The “collaborate” component is a process whereby the coach and client work together to discuss multiple areas of the client’s life to determine what will be in their best interest to focus on, as the defined movement forward, for that moment in time.
At this stage, the coach can leverage the competency of powerful questioning (e.g. “What’s happening in your life right now?”; “What are your current plans or goals?”; “What are some of the challenges you’re facing right now?”; “What are you celebrating right now?”; “For you to feel confident moving forward right now, what do you feel would be the best topic to focus on?”). Once a topic is identified, it is then time to determine the most effective way to support the client in moving forward. This model offers the coach and client three routes to consider:
A situation occurs when the coach and client have discussed different areas of life and have determined that a particular situation would be most useful to focus on or that there is a pressing matter the client needs to further discuss. A coach will recognize a situation by the fact that it is something the client has intense energy around, and therefore is where her focus clearly is.
“I have a conference to attend, but it is during my child’s recital.”
Reflection is most appropriate when the client requires extra reflection space to critically think and make meaning of a past, present or pending experience; as opposed to a “situation” where the client is not in need of deep reflection. This is an opportunity for the client to connect the dots of his experiences and the effect those experiences have on his present and future life.
“I have a huge presentation coming up in one of my classes. I’m prepared, but for some reason this one is making me really nervous.”
An activity is a structured, tangible exercise that can be prompted by the client’s need to plan for or further understand a past, present or future circumstance. The intention of the activity is to assist the client in making abstract thoughts into tangible tools and provide clarity on her defined, desired movement forward.
Client Example: “I need to figure out my budget for the month.”
Ultimately, all three categories lead to an action (movement forward) through the coaching process.
Action in this model can be defined as the client committing to a conscious choice in her life that will assist her in reaching her potential, with the goal of acting upon that conscious choice moving forward.
In this component, the coach empowers the client to explicitly define action steps for moving forward and commit to taking those action steps, based on a reflection, situation and/or activity. Examples of an initial action might include making a conscious change in perspective or behavior, or partnering with the coach to draft an action plan for making and meeting SMART goals.

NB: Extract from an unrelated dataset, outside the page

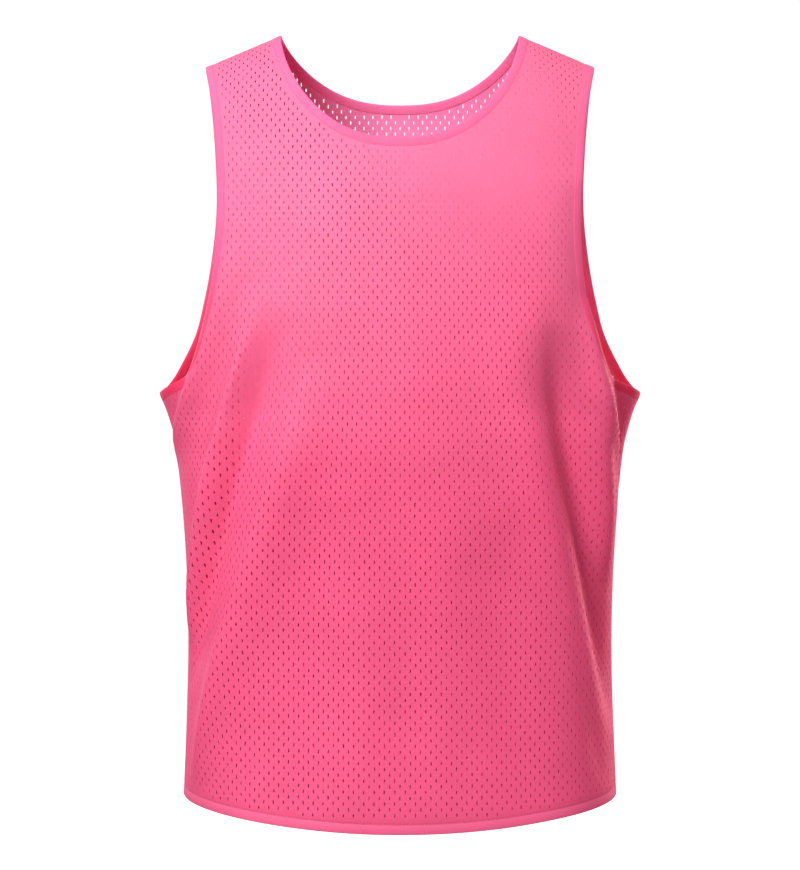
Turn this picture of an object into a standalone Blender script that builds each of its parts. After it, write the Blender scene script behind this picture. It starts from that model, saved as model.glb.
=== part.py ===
"""Running singlet of mesh cloth, in metres, +Z up, filled out as when it is worn.

The front faces -Y. The origin lies at the middle of the shoulders, level with the neck end of
each shoulder seam, where the wearer carries the garment. Each panel is drawn flat, as its
pattern piece is cut, then laid on the form:
    along   is the distance round the cloth from the panel's centre line,
    up      is the height up the cloth; below the shoulder's curve it equals the height Z.
"""

import math
from typing import NamedTuple

import bpy
import numpy as np
from mathutils.geometry import delaunay_2d_cdt

MM = 0.001

# Cloth and sewing
CLOTH = 1.0 * MM
TAPE_THICKNESS = 2.0 * MM
TAPE_WIDTH = 8.0 * MM
SEAM_GAP = 0.3 * MM
# Each panel stops this far short of the ridge, because its wall leans inward there, and a
# row of points lies close to its edge so that it leans less
SHOULDER_GAP = 0.55 * MM
SHOULDER_ROW = 5.0 * MM
HEM_DEPTH = 8.0 * MM
HEM_FOLD = 2 * CLOTH + SEAM_GAP

# Shoulder seam: a straight ridge from the neck end down to the armhole end
NECK_HALF_WIDTH = 104 * MM
SHOULDER_HALF_WIDTH = 170.5 * MM
SHOULDER_FALL = 28 * MM
RIDGE_SLOPE = SHOULDER_FALL / (SHOULDER_HALF_WIDTH - NECK_HALF_WIDTH)
RIDGE_COSINE = math.cos(math.atan(RIDGE_SLOPE))

# The cloth curves over the shoulder as a quarter ellipse, this deep and this high
ARCH_DEPTH = 66 * MM
ARCH_HEIGHT = 110 * MM

# Hem: its height at the side seams, and how much lower it hangs at the centre line. The back
# hangs lower than the front and drops to that depth sooner.
HEM_HEIGHT = -660.5 * MM
HEM_DIP = {"front": 23 * MM, "back": 44 * MM}
HEM_DIP_POWER = {"front": 1.4, "back": 0.85}

# The hem's lines: how far each lies above the fold line on the pattern, and on the form
HEM_ROWS = [
    (HEM_DEPTH, HEM_DEPTH),
    (0.0, 0.0),
    (-HEM_FOLD, 0.0),
    (-HEM_FOLD - HEM_DEPTH, HEM_DEPTH),
]

# Seam fade: folds die away over this much cloth beside a side seam
FOLD_FADE = 30 * MM

# Mesh size. Points of the field keep this share of a step away from the outline.
ACROSS_STEP = 12.5 * MM
UP_STEP = 22 * MM
SQUEEZE = ACROSS_STEP / UP_STEP
EDGE_CLEARANCE = 0.45
WELD = 1e-6
HEM_SEGMENTS = 20
SIDE_SEGMENTS = 15
ARMHOLE_SEGMENTS = 22
NECK_SEGMENTS = 14
SHOULDER_SEGMENTS = 4
SECTION_SAMPLES = 129
EDGE_SAMPLES = 516


class Section(NamedTuple):
    """A level cut of the filled form: half a rounded oval in front and half behind."""

    height: float
    half_width: float
    front_depth: float
    back_depth: float
    roundness: float


class Armhole(NamedTuple):
    """Half the width between the armhole edges of the front and of the back."""

    height: float
    front: float
    back: float


class Neck(NamedTuple):
    """How far a neckline drops at the centre, and the powers of its shape across and down."""

    drop: float
    across: float
    down: float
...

Situation: The client figures out that she can attend the recital and skip the first day of the conference. Her action step is to request her supervisor’s permission to do so.
Reflection: The client realizes that his class presentation focuses on a topic he is extremely passionate about and recognizes that it could shift his career path. His action step is to conduct research on possible career paths connected to this topic.
Activity: After completing a budgeting exercise, the client commits to executing it for seven days and assessing the results at week’s end.
The continue component has two functions: facilitating follow-up and starting a new topic. This is the component of the model that best illustrates the continuity of the coaching relationship.
The function of follow-up allows for the power of accountability in the coaching relationship. This is when the coach and client continue from a previous conversation or meeting in an effort to assess progress on the previously stated action steps.
If the client did not accomplish the intended, previously stated action, the follow-up is an opportunity to reassess and commit to a different action that is perhaps more realistic and/or beneficial. In this exchange, the relationship moves from “continue” back to “act,” demonstrating the model’s flexibility and recursivity.
If a coaching session has included the “collaborate” and “act” components and time permits, the coach may ask the client permission to continue the meeting by starting a new topic. If the invitation for a new topic is accepted, the meeting will continue, flowing into collaboration. Once again, the goal will be to reach the “act” component so the client may establish a committed action to movement forward.
The coaches who have utilized the Dynamic Circular Coaching Model in their coaching practice have reported that the model has indeed allowed them to stay organized, while staying true to the organic nature of coaching.